A ACD, com o apoio da Associação Comercial e Industrial de Campo Grande, luta para que seja cumprido o direito do cidadão brasileiro, garantido pela Constituição Federal no artigo 26 do ADCT e legitimado mediante o plebiscito, de ter a dívida pública de seu país auditada. Para atingir este objetivo a ACD vem realizando, desde 2001, estudos, publicações, eventos e atividades de mobilização de entidades civis nacionais e internacionais.
Neste sentido as ações da ACD dividem-se em ações nacionais e ações regionais. As ações nacionais englobam a tentativa de formação de uma Frente Parlamentar; em um esforço para derrubar o veto da presidente Dilma à auditoria da dívida pública brasileira e na luta contra a PLP 257/2016. Esta PLP impõe intenso ataque a estrutura do estado pois impõe rigoroso ajuste fiscal, que inclui exigência de privatizações, reforma da previdência dos estados, congelamento dos salários e corte de dezenas de direitos sociais.

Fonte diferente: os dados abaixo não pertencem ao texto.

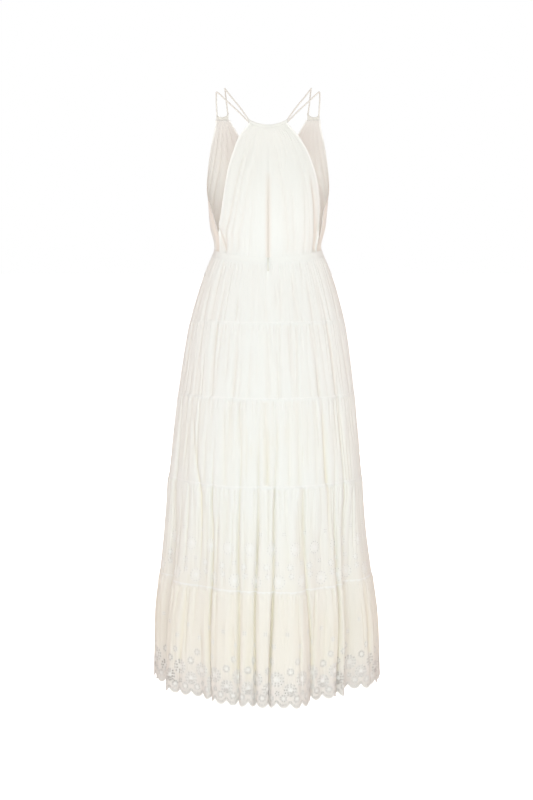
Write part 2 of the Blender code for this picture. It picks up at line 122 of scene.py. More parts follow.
# Folds: height where one starts and where it is deepest, bearing at each, depth there (in the cloth's
# inward direction), half width in degrees there
FOLDS = (
    (-0.400, -0.600, -56, -57, 0.005, 5.0),
    (-0.400, -0.600, -39, -41, 0.006, 4.0),
    (-0.400, -0.620, -21, -23, 0.003, 4.0),
    (-0.400, -0.620, 18, 17, 0.003, 4.0),
    (-0.400, -0.600, 34, 36, 0.005, 4.0),
    (-0.400, -0.600, 47, 51, 0.008, 4.5),
    (-0.400, -0.600, 68, 68, 0.005, 5.0),
    (-0.400, -0.600, -75, -76, 0.006, 5.0),
    (-0.700, -0.930, -60, -43, 0.010, 3.5),
    (-0.680, HEM, -73, -70, 0.034, 4.5),
    (-1.080, HEM, -48, -54, 0.010, 3.6),
    (-0.780, HEM, -35, -34, 0.026, 3.2),
    (-0.700, HEM, -17, -17.5, 0.020, 3.0),
    (-0.700, HEM, -4.6, -9.2, 0.024, 3.0),
    (-0.690, HEM, 5.8, 1.2, 0.020, 2.8),
    (-0.860, HEM, 19.5, 27, 0.026, 3.4),
    (-0.700, -0.900, 36, 38, 0.008, 4.0),
    (-0.860, HEM, 43.5, 43, 0.040, 3.6),
    (-0.600, HEM, 54, 49, 0.026, 3.2),
    (-1.100, HEM, 64, 69, 0.018, 3.6),
    (-0.700, HEM, 84, 80, 0.014, 4.0),
    (-0.680, HEM, 102, 98, 0.022, 4.0),
    (-0.720, HEM, 118, 112, 0.034, 4.5),
    (-0.700, HEM, 133, 130, 0.022, 4.0),
    (-0.900, HEM, 144, 143, 0.014, 3.0),
    (-0.700, HEM, 157, 155, 0.030, 4.0),
    (-0.720, HEM, 170, 172, 0.024, 3.4),
    (-0.900, HEM, 182, 183, 0.014, 3.0),
    (-0.700, HEM, 194, 197, 0.028, 3.8),
    (-0.720, HEM, 213, 214, 0.020, 4.0),
    (-0.690, HEM, 226, 230, 0.034, 4.6),
    (-0.900, HEM, 241, 245, 0.016, 3.4),
    (-0.700, HEM, 256, 260, 0.024, 4.0),
    (-0.720, HEM, 272, 276, 0.016, 4.4),
)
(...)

As ações regionais envolvem as particularidades de cada Estado da federação e seus municípios. Aqui no Mato Grosso do Sul e na cidade de Campo Grande deu-se inicio ao processo para auditar as dívidas municipal e estadual. No momento o núcleo da ACD – MS está aguardando o deferimento dos pedidos da documentação necessária para as auditorias locais. Os pedidos foram protocolados no gabinete do Secretário de Receita do Município de Campo Grande, Sr. Disney de Souza Fernandes e do Secretário da Fazenda do Estado do Mato Grosso do Sul, Sr. Márcio Monteiro. No dia 19/04/2016 o Núcleo ACD-MS foi recebido pessoalmente pelo secretário Disney, que colocou-se a disposição.
Existe no momento uma grande mobilização nos estados de São Paulo, Rio de Janeiro, Minas Gerais, Rio Grande do Sul, Santa Catarina, Alagoas e Mato Grosso do Sul, que vem tomando corpo nos demais estados federativos. É um assunto amplamente discutido no livro “Auditoria Cidadã da Dívida dos Estados” (Fatorelli, 2013), onde a ACD publicou indícios de ilegalidade e ilegitimidade na renegociação e evolução das dívidas dos estados, além de desrespeito ao Federalismo.
Por meio destes estudos, comprovou-se a necessidade de auditoria nestas dívidas, o que influenciou as medidas tomadas pelos entes federados acima citados, que impetraram mandatos de segurança contestando a forma com que a União faz o cálculo da dívida dos estados. Hoje (27/04/2016) ocorrerá às 14 horas (horário de Brasília) votação no Supremo Tribunal Federal sobre a renegociação dos estados de Rio Grande do Sul, Minas Gerais e e Rio de Janeiro.
Os principais pontos analisados pela ACD em relação ao processo da dívida envolvendo União e estados federados, e que exigem revisão, são a inconstitucionalidade da cobrança de juros sobre juros (anatocismo); o fato de a Uniao não “quebrar” se revisar os pagamentos dos estados; a cobrança de juros superiores ao permitido pelo Senado, o desrespeito ao Federalismo, o reconhecimento do ônus excessivo imposto pela União aos estados, e exigência de robustas garantias (significando risco de inadimplência nulo).
Este levantamento trouxe a urgente necessidade de revisão do estoque das dívidas estaduais desde o início, pois o processo ocorreu de forma não transparente e verificou-se que passivos de bancos e dividas do setor privado foram transferidos aos estados, impondo uma dívida duvidosa cuja conta será paga pelos cidadãos.
[1] Livia Subtil Santos é Consultora do Departamento de Comércio Exterior da Associação Comercial e Industrial de Campo Grande (ACICG), integrante do Núcleo ACD/MS, graduada em Relações Internacionais pela Anhanguera Unaes, cursando especialização em Administração de empresas pela FGV e MBA em Logística pela Anhanguera-Uniderp.